Gather all lines in the entries below that include the word "this".

=== Extracted material ===

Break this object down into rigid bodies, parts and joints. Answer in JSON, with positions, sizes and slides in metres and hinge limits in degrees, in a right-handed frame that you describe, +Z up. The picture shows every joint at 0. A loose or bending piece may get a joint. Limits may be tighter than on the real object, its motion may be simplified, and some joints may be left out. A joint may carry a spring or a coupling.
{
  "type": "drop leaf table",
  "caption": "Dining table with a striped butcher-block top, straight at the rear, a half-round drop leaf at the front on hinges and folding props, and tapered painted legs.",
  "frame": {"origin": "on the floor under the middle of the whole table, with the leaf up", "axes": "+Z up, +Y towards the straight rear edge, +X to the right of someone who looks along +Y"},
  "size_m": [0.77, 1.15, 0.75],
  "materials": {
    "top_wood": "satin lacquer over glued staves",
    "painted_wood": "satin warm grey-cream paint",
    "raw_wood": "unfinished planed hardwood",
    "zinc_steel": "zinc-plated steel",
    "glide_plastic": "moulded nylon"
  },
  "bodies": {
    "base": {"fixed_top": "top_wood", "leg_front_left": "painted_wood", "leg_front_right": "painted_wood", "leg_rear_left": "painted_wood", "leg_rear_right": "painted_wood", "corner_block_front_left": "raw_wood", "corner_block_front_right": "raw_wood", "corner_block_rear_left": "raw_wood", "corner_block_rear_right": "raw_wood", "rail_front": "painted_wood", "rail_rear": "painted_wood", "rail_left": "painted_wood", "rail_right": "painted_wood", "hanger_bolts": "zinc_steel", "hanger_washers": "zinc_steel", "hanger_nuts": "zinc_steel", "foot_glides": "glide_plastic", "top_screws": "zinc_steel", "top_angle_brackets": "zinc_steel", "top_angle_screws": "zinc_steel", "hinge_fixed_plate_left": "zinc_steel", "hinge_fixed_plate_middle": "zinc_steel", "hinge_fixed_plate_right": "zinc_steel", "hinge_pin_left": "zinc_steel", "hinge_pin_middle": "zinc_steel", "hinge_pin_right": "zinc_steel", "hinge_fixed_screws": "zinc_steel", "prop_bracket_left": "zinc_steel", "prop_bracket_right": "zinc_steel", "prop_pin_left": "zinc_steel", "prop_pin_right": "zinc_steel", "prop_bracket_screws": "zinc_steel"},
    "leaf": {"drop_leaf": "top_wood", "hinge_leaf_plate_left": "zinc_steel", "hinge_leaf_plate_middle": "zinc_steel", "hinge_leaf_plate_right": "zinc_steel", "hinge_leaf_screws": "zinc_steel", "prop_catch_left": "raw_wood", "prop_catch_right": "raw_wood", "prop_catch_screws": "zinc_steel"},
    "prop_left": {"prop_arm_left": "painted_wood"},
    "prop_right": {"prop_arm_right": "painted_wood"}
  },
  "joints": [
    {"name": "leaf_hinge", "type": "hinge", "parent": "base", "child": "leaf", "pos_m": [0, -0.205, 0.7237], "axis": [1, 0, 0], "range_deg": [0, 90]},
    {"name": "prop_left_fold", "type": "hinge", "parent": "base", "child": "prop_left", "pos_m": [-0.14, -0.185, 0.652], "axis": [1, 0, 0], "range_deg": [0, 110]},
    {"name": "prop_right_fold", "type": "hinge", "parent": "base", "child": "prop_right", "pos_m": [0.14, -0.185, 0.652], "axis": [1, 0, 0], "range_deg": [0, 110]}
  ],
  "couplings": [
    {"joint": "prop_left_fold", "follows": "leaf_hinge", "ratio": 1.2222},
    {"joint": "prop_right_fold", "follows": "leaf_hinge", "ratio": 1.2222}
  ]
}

===
=== Extracted material ===

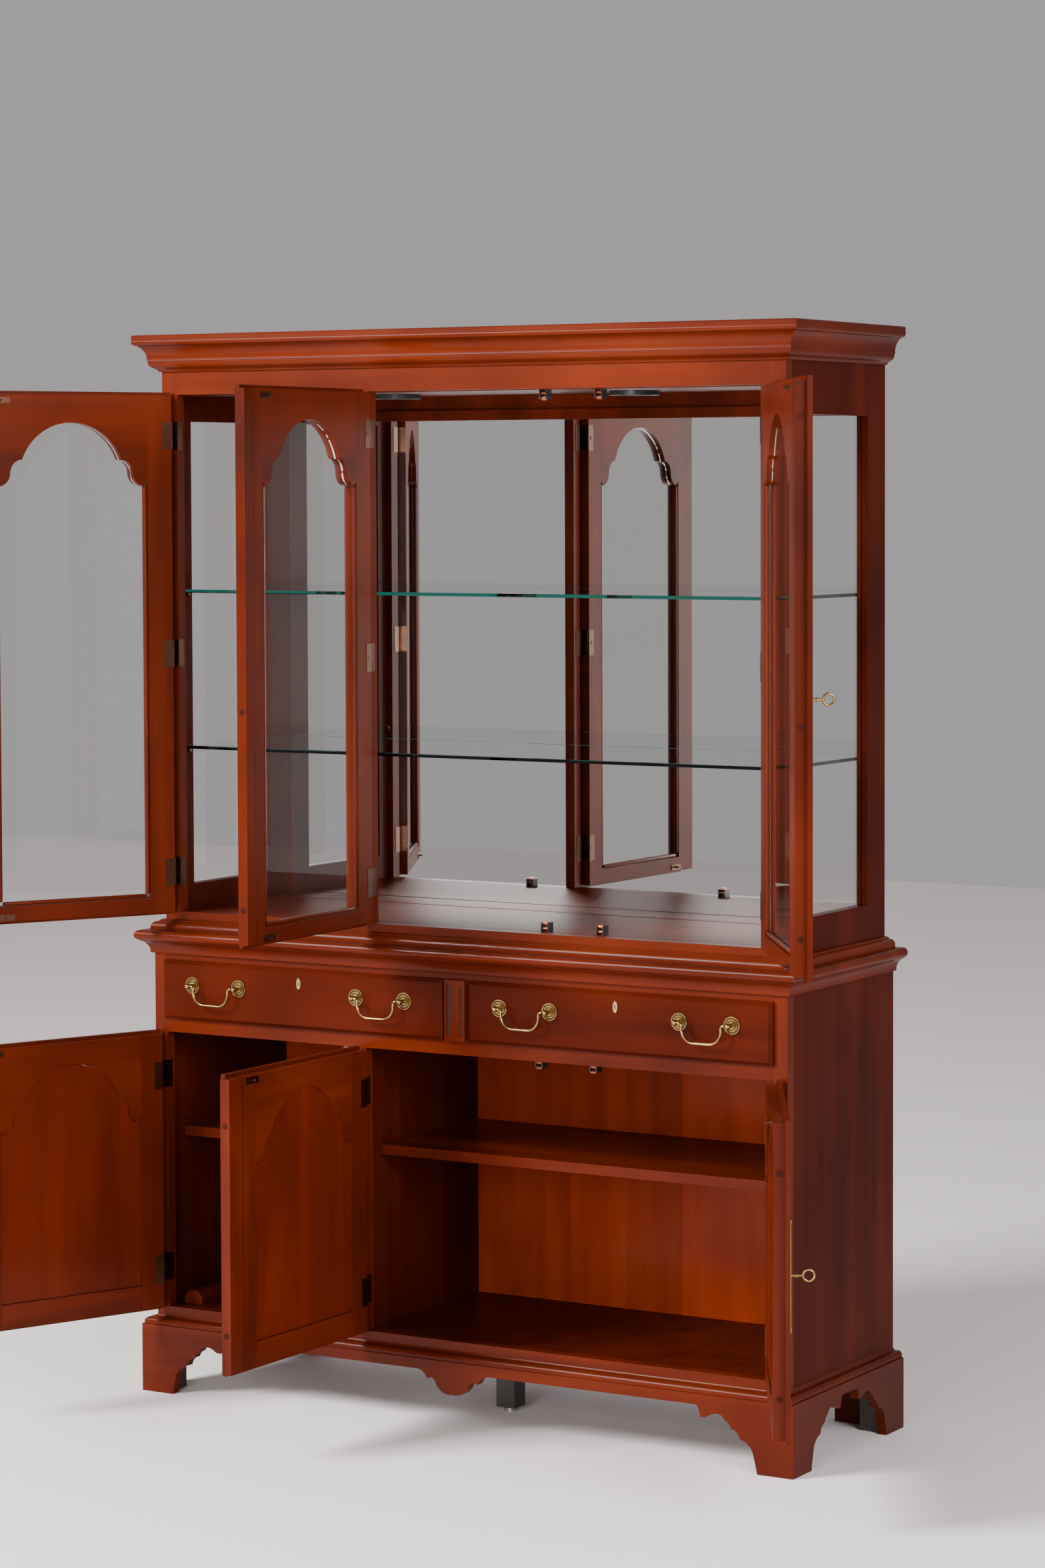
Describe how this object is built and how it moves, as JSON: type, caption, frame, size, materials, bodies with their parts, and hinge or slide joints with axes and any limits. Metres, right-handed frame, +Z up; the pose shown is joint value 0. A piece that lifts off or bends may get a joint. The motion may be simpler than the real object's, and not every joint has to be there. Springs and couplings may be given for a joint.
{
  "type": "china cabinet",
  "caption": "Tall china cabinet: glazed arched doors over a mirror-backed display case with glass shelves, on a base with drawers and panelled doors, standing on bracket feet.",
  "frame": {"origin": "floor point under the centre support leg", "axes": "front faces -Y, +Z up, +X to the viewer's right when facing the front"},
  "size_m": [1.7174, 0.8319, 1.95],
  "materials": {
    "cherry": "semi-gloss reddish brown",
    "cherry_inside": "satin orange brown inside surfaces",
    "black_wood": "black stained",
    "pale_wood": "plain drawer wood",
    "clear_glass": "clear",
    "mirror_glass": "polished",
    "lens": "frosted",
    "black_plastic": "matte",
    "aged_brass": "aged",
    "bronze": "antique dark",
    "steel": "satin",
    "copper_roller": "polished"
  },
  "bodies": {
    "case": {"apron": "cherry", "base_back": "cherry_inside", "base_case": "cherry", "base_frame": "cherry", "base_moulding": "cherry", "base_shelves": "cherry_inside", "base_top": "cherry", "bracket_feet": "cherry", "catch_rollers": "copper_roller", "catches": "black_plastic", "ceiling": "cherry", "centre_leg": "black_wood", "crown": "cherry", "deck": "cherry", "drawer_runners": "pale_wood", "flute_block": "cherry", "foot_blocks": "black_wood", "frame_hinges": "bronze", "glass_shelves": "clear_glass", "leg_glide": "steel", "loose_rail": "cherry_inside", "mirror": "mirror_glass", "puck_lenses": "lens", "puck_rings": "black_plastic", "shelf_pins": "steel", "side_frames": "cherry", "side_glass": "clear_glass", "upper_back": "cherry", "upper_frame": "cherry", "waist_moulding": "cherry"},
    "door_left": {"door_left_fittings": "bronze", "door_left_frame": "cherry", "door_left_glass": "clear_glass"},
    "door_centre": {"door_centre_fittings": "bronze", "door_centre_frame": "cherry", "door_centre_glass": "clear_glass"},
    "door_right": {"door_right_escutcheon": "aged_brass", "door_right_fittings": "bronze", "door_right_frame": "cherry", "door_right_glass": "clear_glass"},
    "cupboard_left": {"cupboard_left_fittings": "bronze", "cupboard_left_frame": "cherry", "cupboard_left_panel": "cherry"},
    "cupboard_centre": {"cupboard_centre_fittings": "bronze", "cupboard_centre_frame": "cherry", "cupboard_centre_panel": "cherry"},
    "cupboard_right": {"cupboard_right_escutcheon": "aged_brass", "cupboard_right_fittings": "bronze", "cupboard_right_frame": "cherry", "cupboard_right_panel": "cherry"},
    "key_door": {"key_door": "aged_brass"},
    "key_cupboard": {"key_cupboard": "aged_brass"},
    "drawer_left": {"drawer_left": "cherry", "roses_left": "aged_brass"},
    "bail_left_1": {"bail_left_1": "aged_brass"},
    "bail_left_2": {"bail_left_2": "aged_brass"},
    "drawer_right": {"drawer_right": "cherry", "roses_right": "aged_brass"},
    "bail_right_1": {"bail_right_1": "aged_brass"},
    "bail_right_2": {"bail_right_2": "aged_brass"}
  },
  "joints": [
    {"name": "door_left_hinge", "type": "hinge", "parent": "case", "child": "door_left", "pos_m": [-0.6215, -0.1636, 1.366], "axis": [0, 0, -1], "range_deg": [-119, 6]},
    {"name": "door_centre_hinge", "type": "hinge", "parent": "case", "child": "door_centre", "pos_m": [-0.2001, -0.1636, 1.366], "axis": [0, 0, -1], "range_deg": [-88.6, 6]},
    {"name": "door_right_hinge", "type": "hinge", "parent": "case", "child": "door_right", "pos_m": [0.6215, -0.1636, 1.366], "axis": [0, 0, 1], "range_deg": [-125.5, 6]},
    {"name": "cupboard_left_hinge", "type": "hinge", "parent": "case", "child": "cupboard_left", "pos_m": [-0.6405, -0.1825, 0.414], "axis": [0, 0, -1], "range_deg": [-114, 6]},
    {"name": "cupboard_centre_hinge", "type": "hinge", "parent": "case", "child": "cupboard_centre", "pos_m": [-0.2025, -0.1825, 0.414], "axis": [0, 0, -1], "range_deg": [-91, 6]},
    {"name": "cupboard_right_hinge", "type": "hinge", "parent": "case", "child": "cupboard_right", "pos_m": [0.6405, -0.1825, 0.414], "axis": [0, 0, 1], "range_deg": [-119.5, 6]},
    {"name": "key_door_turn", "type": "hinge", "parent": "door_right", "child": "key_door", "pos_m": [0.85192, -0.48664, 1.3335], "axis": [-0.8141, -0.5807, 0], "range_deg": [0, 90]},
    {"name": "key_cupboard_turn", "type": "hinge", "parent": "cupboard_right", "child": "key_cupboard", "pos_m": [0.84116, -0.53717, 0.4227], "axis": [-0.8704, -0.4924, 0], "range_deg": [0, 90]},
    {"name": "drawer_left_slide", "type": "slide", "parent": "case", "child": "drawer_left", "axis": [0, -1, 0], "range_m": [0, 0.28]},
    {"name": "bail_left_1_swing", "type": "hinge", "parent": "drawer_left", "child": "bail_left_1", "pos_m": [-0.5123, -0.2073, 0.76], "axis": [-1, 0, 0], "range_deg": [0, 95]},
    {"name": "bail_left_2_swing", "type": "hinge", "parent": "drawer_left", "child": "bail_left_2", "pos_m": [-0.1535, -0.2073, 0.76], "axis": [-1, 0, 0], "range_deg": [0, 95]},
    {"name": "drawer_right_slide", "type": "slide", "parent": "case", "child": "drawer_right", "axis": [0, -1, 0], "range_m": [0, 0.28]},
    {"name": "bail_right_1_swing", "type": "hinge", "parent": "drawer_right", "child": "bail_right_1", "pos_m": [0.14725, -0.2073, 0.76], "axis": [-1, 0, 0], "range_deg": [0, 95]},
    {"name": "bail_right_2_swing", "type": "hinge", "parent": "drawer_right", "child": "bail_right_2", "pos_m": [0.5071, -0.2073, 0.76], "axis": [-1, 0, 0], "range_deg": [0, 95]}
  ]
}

===

§ Answer for the task:
Break this object down into rigid bodies, parts and joints. Answer in JSON, with positions, sizes and slides in metres and hinge limits in degrees, in a right-handed frame that you describe, +Z up. The picture shows every joint at 0. A loose or bending piece may get a joint. Limits may be tighter than on the real object, its motion may be simplified, and some joints may be left out. A joint may carry a spring or a coupling.
Describe how this object is built and how it moves, as JSON: type, caption, frame, size, materials, bodies with their parts, and hinge or slide joints with axes and any limits. Metres, right-handed frame, +Z up; the pose shown is joint value 0. A piece that lifts off or bends may get a joint. The motion may be simpler than the real object's, and not every joint has to be there. Springs and couplings may be given for a joint.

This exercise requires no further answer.